## DATA FOR THE TASK
◇ ◇ ◇ ◇ ◇ ◇ ◇
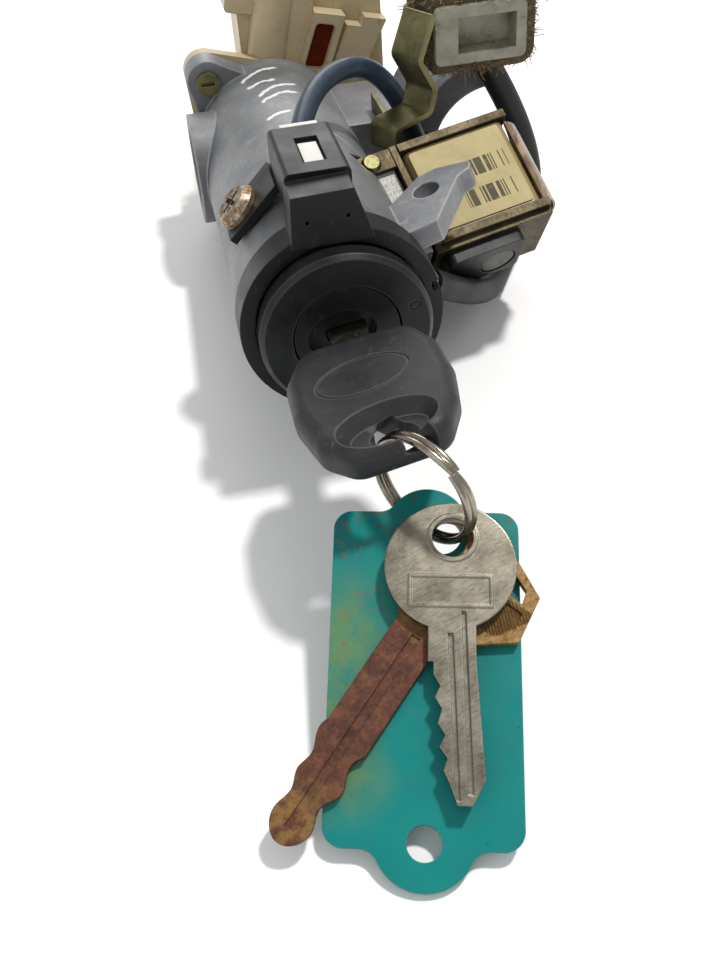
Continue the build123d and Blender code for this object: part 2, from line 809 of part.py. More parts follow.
◇ ◇ ◇ ◇ ◇ ◇ ◇
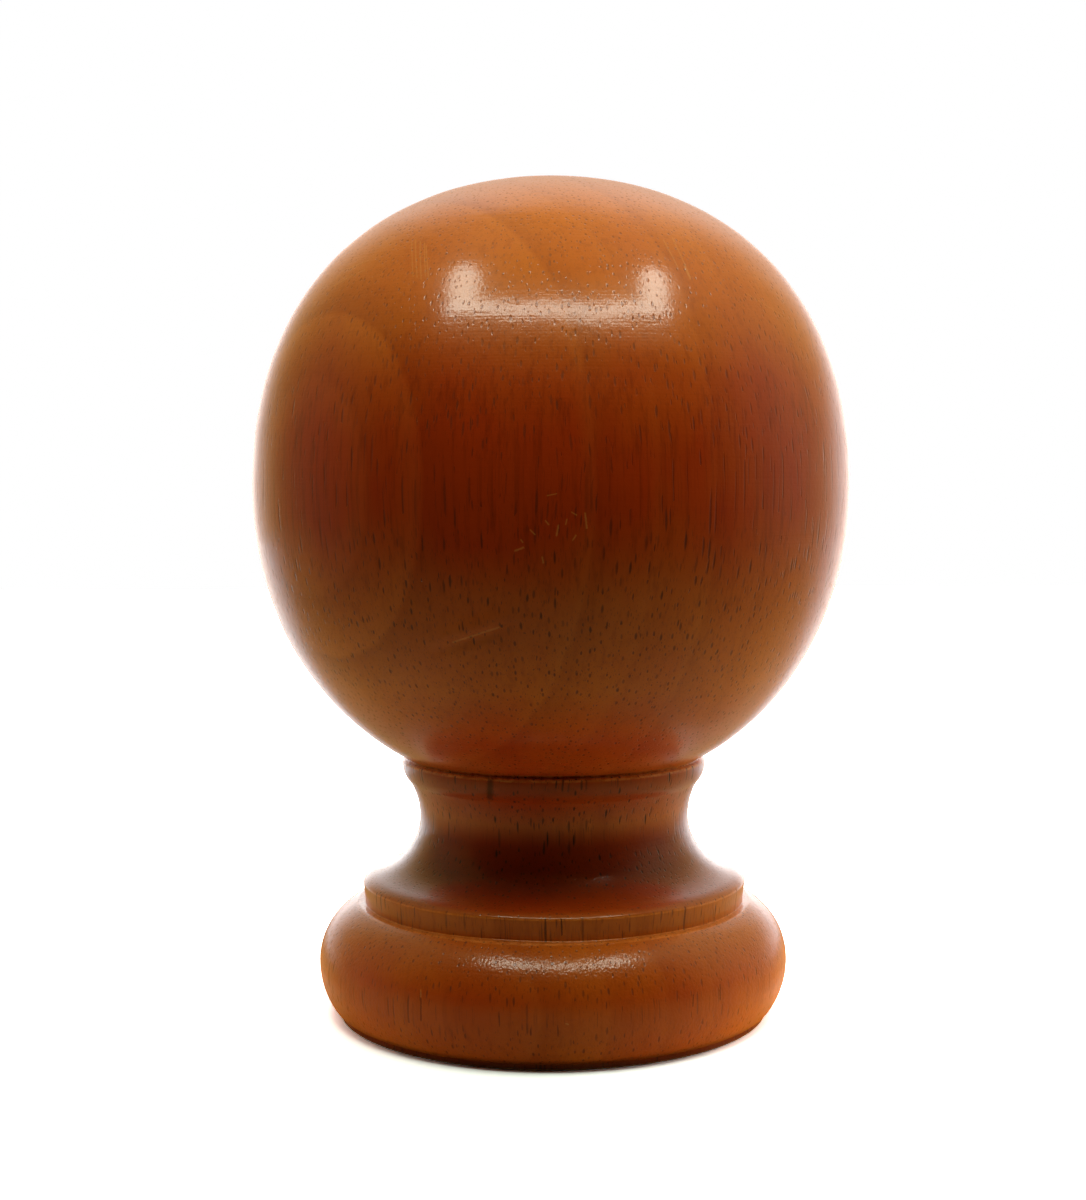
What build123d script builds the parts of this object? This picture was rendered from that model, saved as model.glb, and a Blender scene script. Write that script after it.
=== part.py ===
◇ ◇ ◇ ◇ ◇ ◇ ◇
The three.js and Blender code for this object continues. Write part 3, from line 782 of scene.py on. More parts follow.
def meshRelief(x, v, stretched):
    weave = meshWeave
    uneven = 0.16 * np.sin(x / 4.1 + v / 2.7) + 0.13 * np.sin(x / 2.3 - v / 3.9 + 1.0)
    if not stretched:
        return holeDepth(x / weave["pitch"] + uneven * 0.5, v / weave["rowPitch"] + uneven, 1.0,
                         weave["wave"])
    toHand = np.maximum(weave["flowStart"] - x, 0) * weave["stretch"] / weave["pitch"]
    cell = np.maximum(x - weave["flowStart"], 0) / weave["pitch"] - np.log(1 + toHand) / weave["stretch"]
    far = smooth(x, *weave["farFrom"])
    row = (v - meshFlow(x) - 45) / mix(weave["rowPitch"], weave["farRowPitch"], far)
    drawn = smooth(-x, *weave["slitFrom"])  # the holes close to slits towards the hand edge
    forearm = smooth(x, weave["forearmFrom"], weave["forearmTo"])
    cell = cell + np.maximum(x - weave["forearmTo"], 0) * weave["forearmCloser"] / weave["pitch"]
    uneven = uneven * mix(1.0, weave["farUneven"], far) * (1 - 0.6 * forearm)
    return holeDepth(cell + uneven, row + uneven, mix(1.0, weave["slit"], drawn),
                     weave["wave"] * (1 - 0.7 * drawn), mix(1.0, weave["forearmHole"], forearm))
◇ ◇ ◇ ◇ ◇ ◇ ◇
## YOUR GOAL
Identify every line above with the string "parts" in it. Copy those lines.

## RESULT OF THE TASK
Continue the build123d and Blender code for this object: part 2, from line 809 of part.py. More parts follow.
What build123d script builds the parts of this object? This picture was rendered from that model, saved as model.glb, and a Blender scene script. Write that script after it.
The three.js and Blender code for this object continues. Write part 3, from line 782 of scene.py on. More parts follow.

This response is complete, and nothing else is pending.